Sometimes I wonder where that voice came from. I think it probably came from well-intended adults who didn't realize the power of their words.

My earliest memory of that voice was "don't make funny faces, because your face will get stuck." Then it became "if you eat apple seeds an apple grow out of your stomach."

That voice took a more serious tone as I grew older "Don't let boys into your personal space, they only want one thing." Another good one was "Don't spend your nights listening to your friend cry over the phone because they won't be there for you when you need them."

But I threw caution to the wind. And enjoyed life. I made funny faces at the mirror as a hobby. I enjoyed eating a lemon seed to understand why they were inedible. I spent all of my teen years comforting heartbroken friends. I mostly had male friends because I trusted them more then girlfriends, and I never ended up in an awkward situation.

As I grew older and became a mother, that voice turned into something comical: "Don't eat broccoli while you nurse, it will harm your baby" or "your children come first, not your marriage." My personal favourite is: "You need to know your place as a mother and take care of everything in your home."

Even worse that voice started to address the way I was raising my children; "Don't let your son try nail polish, he will have issues." "Don't let your daughter be obsessed with sports, she will become too tough" -- this was said to me when I was growing up.

Again I defied that voice and I intentionally ate garbanzo beans and broccoli to make sure my nursing baby was used to whatever I ate. I always put my marriage first, because I wasn't planning on raising my kids alone. I knew my place as a mother, and it meant working in partnership with my husband and sharing the load. My greatest victory of all is my children; my daughter is thankfully a sports-loving tough cookie, and my sons are sensitive and observant little men.

But now as I embark on to a new stage in life where I have finished defying every bit of ridiculous advice, I find the voices that I defied try and resurface.
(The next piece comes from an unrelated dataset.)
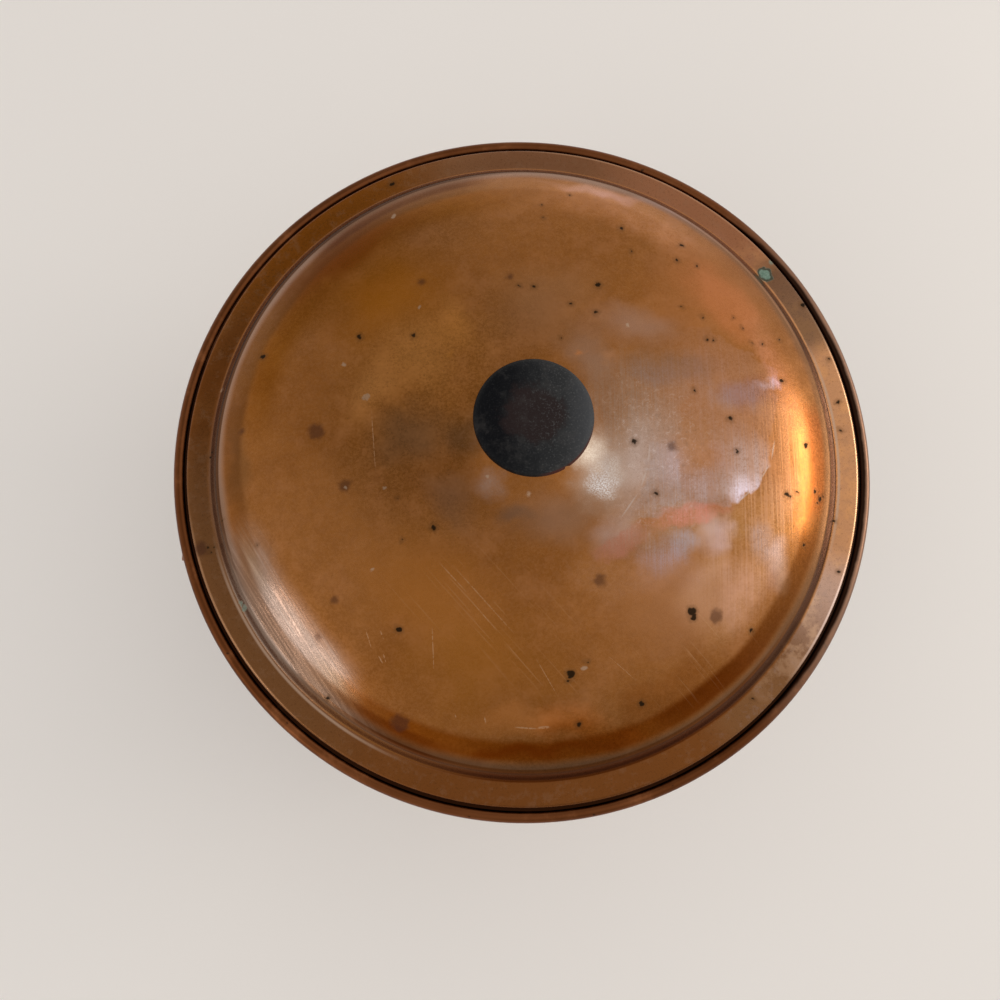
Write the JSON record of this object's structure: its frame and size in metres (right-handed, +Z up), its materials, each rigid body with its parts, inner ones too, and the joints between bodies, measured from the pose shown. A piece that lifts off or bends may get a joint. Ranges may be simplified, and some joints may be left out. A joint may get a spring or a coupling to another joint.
{
  "type": "chafing dish",
  "caption": "Round copper chafing dish: domed lift-off lid with black knob, rolled-rim food pan, water pan with drop handles, footed stand and spirit lamp.",
  "frame": {"origin": "centre of the footprint, on the surface that the three feet stand on", "axes": "+Z up along the axis of the lid and the pans; -Y towards the front leg; the drop handles lie at +X and -X"},
  "size_m": [0.3168, 0.3132, 0.2577],
  "materials": {
    "aged_copper": "aged copper, brown-orange patina, satin with bright worn shoulders",
    "pan_copper": "spun copper, brown patina outside, dull tin lining inside the food pan",
    "stand_copper": "satin copper bar and wire, darker in the corners",
    "ebonised_wood": "black stained turned wood, worn dull and slightly brown",
    "lamp_brass": "aged brass, satin",
    "steel": "plain steel, slightly dull",
    "cotton": "off-white cotton",
    "cork": "pressed cork"
  },
  "bodies": {
    "stand": {"stand_hoop": "stand_copper", "front_leg": "stand_copper", "rear_right_leg": "stand_copper", "rear_left_leg": "stand_copper", "front_foot": "ebonised_wood", "rear_right_foot": "ebonised_wood", "rear_left_foot": "ebonised_wood", "front_arm": "stand_copper", "rear_right_arm": "stand_copper", "rear_left_arm": "stand_copper", "lamp_ring": "stand_copper"},
    "water_pan": {"water_pan": "pan_copper", "left_handle_strap": "stand_copper", "right_handle_strap": "stand_copper"},
    "right_handle": {"right_bail": "stand_copper", "right_grip": "ebonised_wood"},
    "left_handle": {"left_bail": "stand_copper", "left_grip": "ebonised_wood"},
    "food_pan": {"food_pan": "pan_copper"},
    "lid": {"lid_cover": "aged_copper", "lid_knob": "ebonised_wood", "knob_ferrule": "aged_copper", "knob_washer": "lamp_brass", "knob_screw": "steel"},
    "lamp": {"lamp_reservoir": "lamp_brass", "fuel_packing": "cotton", "lamp_top": "lamp_brass", "filler_neck": "lamp_brass", "burner_tube": "lamp_brass", "wick": "cotton", "wick_gauze": "lamp_brass", "snuffer_bracket": "lamp_brass", "snuffer_pin": "steel"},
    "regulator": {"regulator_sleeve": "lamp_brass", "regulator_lever": "lamp_brass", "regulator_grip": "ebonised_wood"},
    "snuffer": {"snuffer_cap": "lamp_brass", "snuffer_knob": "lamp_brass"},
    "filler_cap": {"filler_cap": "lamp_brass", "filler_gasket": "cork"}
  },
  "joints": [
    {"name": "water_pan_lift", "type": "slide", "parent": "stand", "child": "water_pan", "axis": [0, 0, 1], "range_m": [0, 0.06]},
    {"name": "food_pan_lift", "type": "slide", "parent": "water_pan", "child": "food_pan", "axis": [0, 0, 1], "range_m": [0, 0.07]},
    {"name": "lid_lift", "type": "slide", "parent": "food_pan", "child": "lid", "axis": [0, 0, 1], "range_m": [0, 0.06]},
    {"name": "right_handle_swing", "type": "hinge", "parent": "water_pan", "child": "right_handle", "pos_m": [0.152, 0, 0.1753], "axis": [0, -1, 0], "range_deg": [-7, 150]},
    {"name": "left_handle_swing", "type": "hinge", "parent": "water_pan", "child": "left_handle", "pos_m": [-0.152, 0, 0.1753], "axis": [0, 1, 0], "range_deg": [-7, 150]},
    {"name": "lamp_lift", "type": "slide", "parent": "stand", "child": "lamp", "axis": [0, 0, 1], "range_m": [0, 0.027]},
    {"name": "regulator_turn", "type": "hinge", "parent": "lamp", "child": "regulator", "pos_m": [0, 0, 0.0578], "axis": [0, 0, 1], "range_deg": [0, 30]},
    {"name": "snuffer_swing", "type": "hinge", "parent": "lamp", "child": "snuffer", "pos_m": [0, 0.0245, 0.0665], "axis": [-1, 0, 0], "range_deg": [0, 165]},
    {"name": "filler_cap_lift", "type": "slide", "parent": "lamp", "child": "filler_cap", "axis": [0, 0, 1], "range_m": [0, 0.012]}
  ]
}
Now they are coming out of my mouth! SCARY!

My husband loves quoting Batman the Dark Knight (btw this was the best one of the trilogy) " You either die a hero or you live long enough to see yourself become the villain" - Harvey Dent (Aaron Elkhart)

As I write this, I contemplate the kind of days we have with our children. As parents we become so caught up in the daily grind, that we forget how to be ourselves and have fun.

Unless we self-reflect and make a change we risk becoming the voice we grew up defying. We might live long enough to see ourselves become the villain. The circle of defiance continues except now our children are the rebels and we are the evil empire.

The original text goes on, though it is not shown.